The second issue deals with the clinical diagnosis; the artificial intelligence-based software assigned a correct diagnosis in 82% of all cases, which is the rate previously obtained by experts in Belgium , as compared to a ∼45% success rate for pulmonologists in this study. Nevertheless, as stated by the authors “the further usefulness of the artificial intelligence software will be demonstrated if it decreases the time to final diagnosis, reduces the number of tests needed for a final diagnosis and, if by standardising PFT interpretation, a number of misdiagnoses can be avoided.” Like everyone, I wondered what this artificial intelligence software would bring me in my daily practice, knowing that most of the time, I practice PFTs in the framework of pathologies already identified and so they are rarely diagnostic.

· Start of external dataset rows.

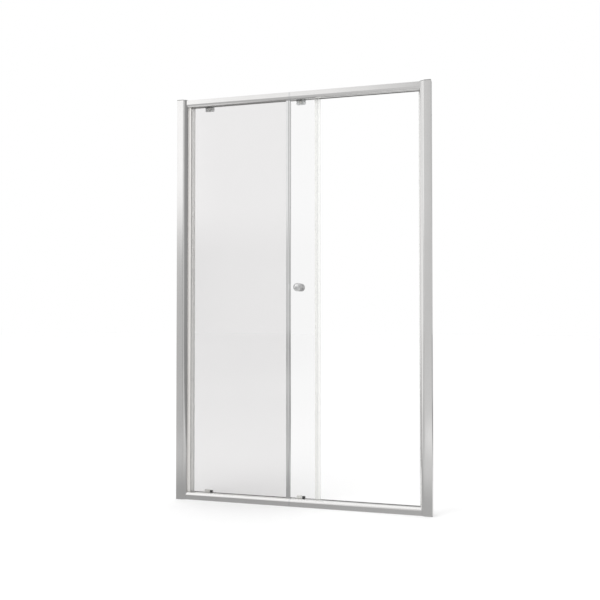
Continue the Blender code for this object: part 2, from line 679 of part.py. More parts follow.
def build_fixed_trim():
    """The end profile that wraps the fixed pane's free edge, with a bead down its front."""
    front, back = SLOT_FRONT, SLOT_BACK
    tip, end = TRIM_END - TRIM_WIDTH, TRIM_END
    base = FIXED_PANE_EDGE + SLIP
    bead_end = end - TRIM_BEAD_INSET
    bead_middle = bead_end - TRIM_BEAD_WIDTH / 2
    inner_front, inner_back = front + TRIM_WALL, back - TRIM_WALL
    bead = arc((bead_middle, front), (TRIM_BEAD_WIDTH / 2, TRIM_BEAD_HEIGHT), 180, 360, NOSE_STEPS)
    corner = TRIM_WALL
    outline = [(tip, inner_front), (tip, front)] + bead
    outline += arc((end - corner, front + corner), (corner, corner), -90, 0, EDGE_STEPS)
    outline += arc((end - corner, back - corner), (corner, corner), 0, 90, EDGE_STEPS)
    outline += [(tip, back), (tip, inner_back), (base, inner_back), (base, inner_front)]
    return prism("fixed_trim", "Z", side_points("left", outline), TRIM_FOOT, TRIM_HEAD, CHROME)


def build_trim_wiper():
    """The lip behind the end trim that wipes the face of the sliding pane."""
    middle = TRIM_END - TRIM_WIDTH / 2
    near = SLOT_BACK + SLIP
    root = near + WIPER_BASE_THICKNESS
    tip = SLIDING_FRONT - SLIP
    half, lip = WIPER_BASE_WIDTH / 2, WIPER_LIP / 2
    outline = [(middle - half, near), (middle + half, near), (middle + half, root)]
    outline += [(middle + lip, root), (middle + 2 * lip, tip), (middle, tip), (middle - lip, root)]
    outline += [(middle - half, root)]
    return prism("trim_wiper", "Z", side_points("left", outline), TRIM_FOOT, TRIM_HEAD, VINYL)


def build_trim_clip(rail):
    """The narrow strap across a rail's front that ends under the end trim's foot."""
    centre = (SLOT_FRONT, RAIL_HEIGHT - RAIL_NOSE_HEIGHT)
    radii = (SLOT_FRONT - RAIL_SETBACK + SLIP, RAIL_NOSE_HEIGHT + SLIP)
    path = [(RAIL_SETBACK - SLIP, CLIP_SETBACK)] + arc(centre, radii, 180, 90, NOSE_STEPS)
    path += [(SLOT_BACK - SLIP, RAIL_HEIGHT + SLIP)]
    outline = walled(path, CLIP_THICKNESS)
    end = x_at(FIXED_PANE_EDGE + SLIP + CLIP_WIDTH)
    return prism(f"trim_clip_{rail}", "X", in_rail(rail, outline), end - CLIP_WIDTH, end, CHROME)


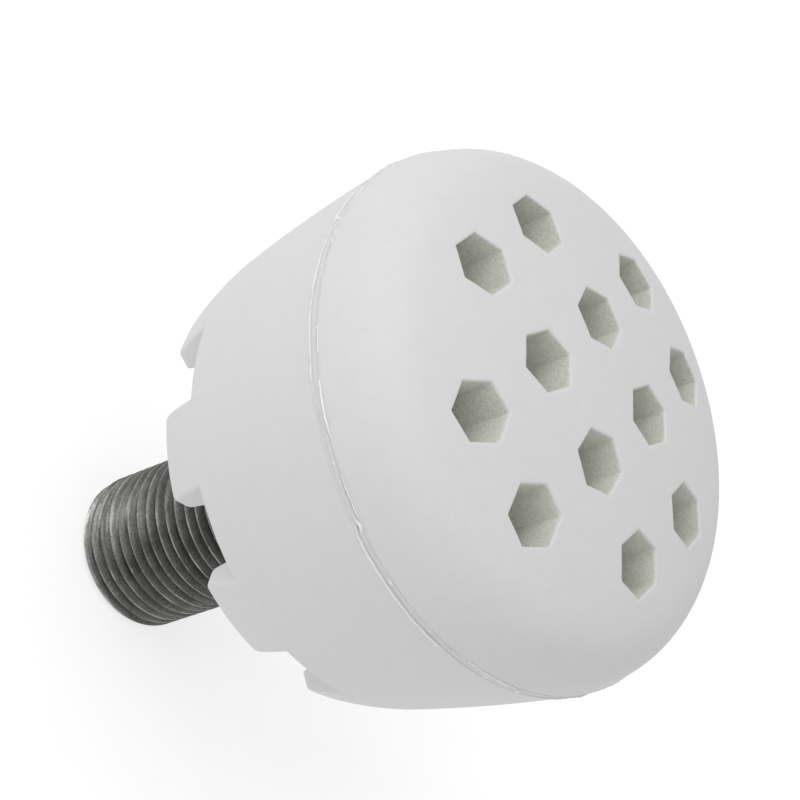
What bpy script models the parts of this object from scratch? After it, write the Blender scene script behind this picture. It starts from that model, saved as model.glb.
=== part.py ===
"""Pneumatic exhaust muffler: a moulded two-part body on a threaded steel pipe nipple.

Metres, +Z up. The origin is the centre of the nipple's inlet end, +Z runs along the
axis to the middle of the domed front, and X and Y run along the rows of front ports.
"""
import math

import bmesh
import bpy

MM = 0.001

# Driving dimensions
GAP = 0.3 * MM                    # clearance between neighbouring pieces
SHELL_SIDES = 48                  # facets round the large turned pieces
SMALL_SIDES = 24                  # facets round the small turned pieces

SEAM_Z = 67.1 * MM                # weld seam between cap and housing
SEAM_RADIUS = 33.3 * MM           # widest point of the body
WALL = 2.8 * MM                   # moulded wall of cap and housing
TONGUE_DEPTH = 2.0 * MM           # locating lip inside the seam
TONGUE_RADIUS = 31.6 * MM         # outside of that lip

DOME_TOP_Z = 80.9 * MM            # middle of the front
DOME_RADIUS = 97.2 * MM           # crown of the front
CORNER_RADIUS = 9.8 * MM          # rounding between side and front
CAP_DRAFT = math.radians(9.0)     # lean of the cap's side

PORT_PITCH = 13.0 * MM            # square grid of hexagonal ports
PORT_RADIUS = 3.89 * MM           # port, centre to corner
PORT_TUBE_WALL = 1.5 * MM         # tube round each port, at the corners
PORT_TUBE_END_Z = 71.1 * MM       # inner end of the port tubes
PORTS_IN_ROW = 4
PORT_TURN = math.radians(30)      # a flat side of each port faces the front's middle

SKIRT_END_Z = 36.7 * MM           # tips of the skirt's lugs
NOTCH_BASE_Z = 43.6 * MM          # floor of the notches between the lugs
BARREL_END_Z = 44.9 * MM          # where the outside starts to taper into the lugs
BARREL_SLOPE = 0.085              # radius lost per length just behind the seam
BARREL_CURVE = 2.2                # further radius lost per length squared, 1/m
TAPER_CURVE = 14.8                # the same along the lugs
LUG_TIP_LEAN = math.radians(22)   # lean of the taper where the tip's rounding starts
LUG_TIP_RADIUS = 1.4 * MM         # rounding of a lug's outer edge
SKIRT_INNER_RADIUS = 26.1 * MM
SKIRT_INNER_ROUNDING = 0.8 * MM
NOTCH_COUNT = 9
WIDE_NOTCH = math.radians(169.05)         # where the one wide notch is
WIDE_NOTCH_STEP = math.radians(41.25)     # from it to the notch on either side
WIDE_NOTCH_WIDTH = 11.1 * MM      # at its floor, at the gauge radius
NOTCH_WIDTH = 9.2 * MM            # the same for every other notch
NOTCH_GAUGE_RADIUS = 29.1 * MM
NOTCH_FLARE = 0.8                 # each side opens this much per length outwards
NOTCH_DRAFT = 0.13                # and this much per length towards the mouth

WEB_REAR_Z = 44.6 * MM            # wall that carries the nipple
WEB_FRONT_Z = 47.6 * MM
RIB_TOP_Z = 66.0 * MM             # ribs inside the housing carry the baffle plate
RIB_INNER_RADIUS = 25.0 * MM
RIB_LEDGE_RADIUS = 29.8 * MM      # a rib's top stops short of the cap's lip
RIB_THICKNESS = 1.6 * MM

THREAD_PITCH = 25.4 / 14 * MM     # 1/2-14 parallel pipe thread
THREAD_CREST = 10.35 * MM
THREAD_ROOT = 9.19 * MM
THREAD_SIDES = 20
NIPPLE_LENGTH = 58.5 * MM
NIPPLE_BORE = 7.9 * MM
NIPPLE_END_RADIUS = 9.65 * MM     # chamfered ends
NIPPLE_CHAMFER = 0.9 * MM
THREAD_HOLE = THREAD_CREST + GAP  # holes that the thread passes through

NUT_FLATS = 27.0 * MM
NUT_HEIGHT = 5.2 * MM
INNER_NUT_HEIGHT = 4.2 * MM
NUT_CHAMFER = 0.75 * MM           # height of the cone on a nut's corners
NUT_BLANK_SPARE = 0.1 * MM        # turned blank beyond the nut's corners
WASHER_RADIUS = 17.0 * MM
WASHER_THICKNESS = 1.2 * MM
SEAL_RADIUS = 16.5 * MM
SEAL_THICKNESS = 1.3 * MM

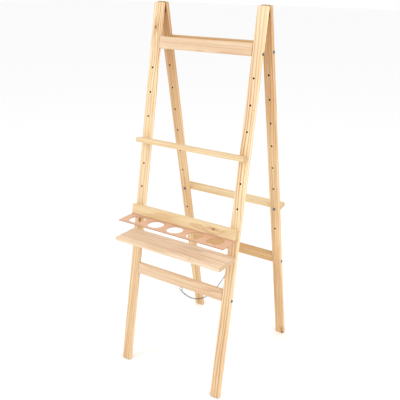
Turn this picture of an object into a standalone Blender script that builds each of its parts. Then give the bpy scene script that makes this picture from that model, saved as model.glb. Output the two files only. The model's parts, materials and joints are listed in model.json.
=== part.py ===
"""Folding wooden easel: two ladder frames hinged together at the top and held by a chain.

Metres, +Z up. X runs across the easel, the front faces -Y. The origin is on the floor, under the
middle of the bounding box. Each frame is drawn in its own slanted coordinates: u across, n outwards
from the hinge plane, and s down along the leg from its top end.
"""

import math

import bmesh
import bpy
from mathutils import Matrix, Vector

MM = 0.001

# The two ladder frames
LEG_LENGTH = 1500 * MM
LEG_WIDTH = 40 * MM
LEG_THICKNESS = 18 * MM
FRAME_WIDTH = 497 * MM
LEAN = math.radians(10.5)
EDGE_ROUND = 2.5 * MM
RAIL_HEIGHT = 46 * MM
TOP_RAIL_START = 128 * MM
LOWER_RAIL_START = 1055 * MM
RAIL_END_GAP = 0.6 * MM
RAIL_SCREW_DROP = 36 * MM

# Rows of holes in the legs
FIRST_HOLE = 250 * MM
HOLE_PITCH = 96 * MM
HOLE_COUNT = 8
LEDGE_HOLE = 4
REAR_LEDGE_HOLE = 7
BOARD_HOLE = 7
SHELF_HOLE = 8

# Hinges
PIN_RISE = 3 * MM
PIN_DIAMETER = 2.8 * MM
PIN_HEAD_DIAMETER = 4.4 * MM
KNUCKLE_DIAMETER = 5.6 * MM
LEAF_THICKNESS = 1.2 * MM
LEAF_WIDTH = 30 * MM
LEAF_DEPTH = 38 * MM
LEAF_SCREW_DROPS = (14 * MM, 30 * MM)
LEAF_SCREW_DIAMETER = 3 * MM
LEAF_SCREW_HEAD_DIAMETER = 6 * MM
LEAF_SCREW_LENGTH = 15 * MM

# Ledges that carry a picture, front and rear
LEDGE_DEPTH = 40 * MM
LEDGE_HEIGHT = 18 * MM

# Board, perforated plate and shelf on the front frame
BOARD_THICKNESS = 24 * MM
BOARD_ABOVE_HOLE = 21 * MM
BOARD_BELOW_HOLE = 15.5 * MM
PLATE_THICKNESS = 4 * MM
PLATE_DEPTH = 105 * MM
CUP_DIAMETER = 66 * MM
CUP_PITCH = 93 * MM
CUP_COUNT = 5
CUP_INSET = 44 * MM
PLATE_SCREW_REACH = 140 * MM
PLATE_SCREW_DIAMETER = 3.5 * MM
PLATE_SCREW_HEAD_DIAMETER = 7 * MM
PLATE_SCREW_TOP_DIAMETER = 4.9 * MM
PLATE_SCREW_HEAD_HEIGHT = 1.8 * MM
PLATE_SCREW_LENGTH = 20 * MM
SHELF_THICKNESS = 16 * MM
SHELF_DEPTH = 117 * MM
SHELF_BELOW_HOLE = 6 * MM
SHELF_NOSE_RADIUS = 5 * MM
GROOVE_INSET = 13 * MM
GROOVE_WIDTH = 4 * MM
GROOVE_DEPTH = 2 * MM

# Bolts, nuts and screws
BOLT_DIAMETER = 6 * MM
BOLT_HEAD_DIAMETER = 12 * MM
BOLT_HEAD_HEIGHT = 3 * MM
# A domed head's outline: the share of its radius and of its height at each point
HEAD_CROWN = ((0.55, 1.0), (0.88, 0.62), (1.0, 0.2))
SOCKET_DIAMETER = 4 * MM
SOCKET_DEPTH = 1.8 * MM
RAIL_SCREW_REACH = 33 * MM
INSERT_DIAMETER = 9 * MM
INSERT_LENGTH = 13 * MM
LEDGE_BOLT_REACH = 20 * MM
FIXING_SCREW_DIAMETER = 5 * MM
FIXING_SCREW_HEAD_HEIGHT = 2.5 * MM
FIXING_SCREW_REACH = 16 * MM

# Chain and its screw eyes
EYE_WIRE_DIAMETER = 2.2 * MM
EYE_RING_RADIUS = 6.1 * MM
EYE_NECK = 2.5 * MM
EYE_SHANK = 20 * MM
EYE_MOUTH = math.radians(26)
EYE_OFFSET = 12 * MM
CHAIN_WIDTH = 6.5 * MM
# The chain's own route, front to rear: (Y, Z) of the points it hangs through.
CHAIN_ROUTE = (
    (-0.2079, 0.3774),
    (-0.1898, 0.3570),
    (-0.1703, 0.3378),
    (-0.1494, 0.3198),
    (-0.1270, 0.3036),
    (-0.1031, 0.2893),
    (-0.0776, 0.2776),
    (-0.0508, 0.2688),
    (-0.0230, 0.2632),
    (0.0053, 0.2613),
    (0.0336, 0.2632),
    (0.0614, 0.2688),
    (0.0882, 0.2776),
    (0.1136, 0.2893),
    (0.1376, 0.3036),
    (0.1600, 0.3198),
    (0.1809, 0.3378),
    (0.2003, 0.3570),
    (0.2185, 0.3774),
)
CHAIN_STEPS = 2

# Fits
SEAT_GAP = 0.3 * MM
BORE_GAP = 0.5 * MM
HOLE_CLEARANCE = 1 * MM
KNUCKLE_GAP = 0.4 * MM
PLATE_REAR_GAP = 1 * MM
ROUND_SIDES = 12
CUP_SIDES = 32
NOSE_STEPS = 5
KNUCKLE_STEPS = 20
RING_STEPS = 22
WELD = 0.001 * MM
SHARP_ANGLE = math.radians(35)

FRONT, REAR = -1, 1
HANDS = (("left", -1), ("right", 1))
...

In addition, the diagnostic problem in pulmonary medicine rarely arises in the face of PFT results alone since other tests are often required for the final diagnosis.
Over the past decade, machine learning techniques have made substantial advances in many domains. There have been suggestions that machine learning will drive changes in healthcare within a few years, specifically in medical disciplines that require more accurate prognostic models and those based on pattern recognition, such as radiology and pathology. Nevertheless, a major issue related to the incorporation of artificial intelligence aids in medicine could be the overreliance on the capabilities of automation. Although the phenomenon of overreliance on technology could be tempting to users in the short term for the convenience and efficiency of automated aids, in the long term these tools can lead to the related phenomenon of de-skilling. When some or all components of a task are partly automated then there is a consequent reduction in the level of skills required to complete the task, and this may lead to serious disruptions of performance or inefficiencies whenever the technology fails or breaks down.
As a consequence, is pattern recognition by software useful? I would respond yes, because of the inability of all pulmonologists to learn the rules of interpretation. However, is clinical diagnosis aided by artificial intelligence warranted? I would respond that making a diagnosis after a single set of PFTs is not the main issue. Certainly, artificial intelligence will perform better than pulmonologists in suggesting a diagnosis, but its ability to reach the final diagnosis more rapidly or more efficiently remains to be demonstrated.
At this time, artificial intelligence commands a certain level of fascination in the medical world; there is no medical field that seems to escape it. In the field of pulmonary medicine, the future challenge for artificial intelligence is to answer complex clinical questions that are real healthcare issues.
Conflict of interest: C. Delclaux has nothing to disclose.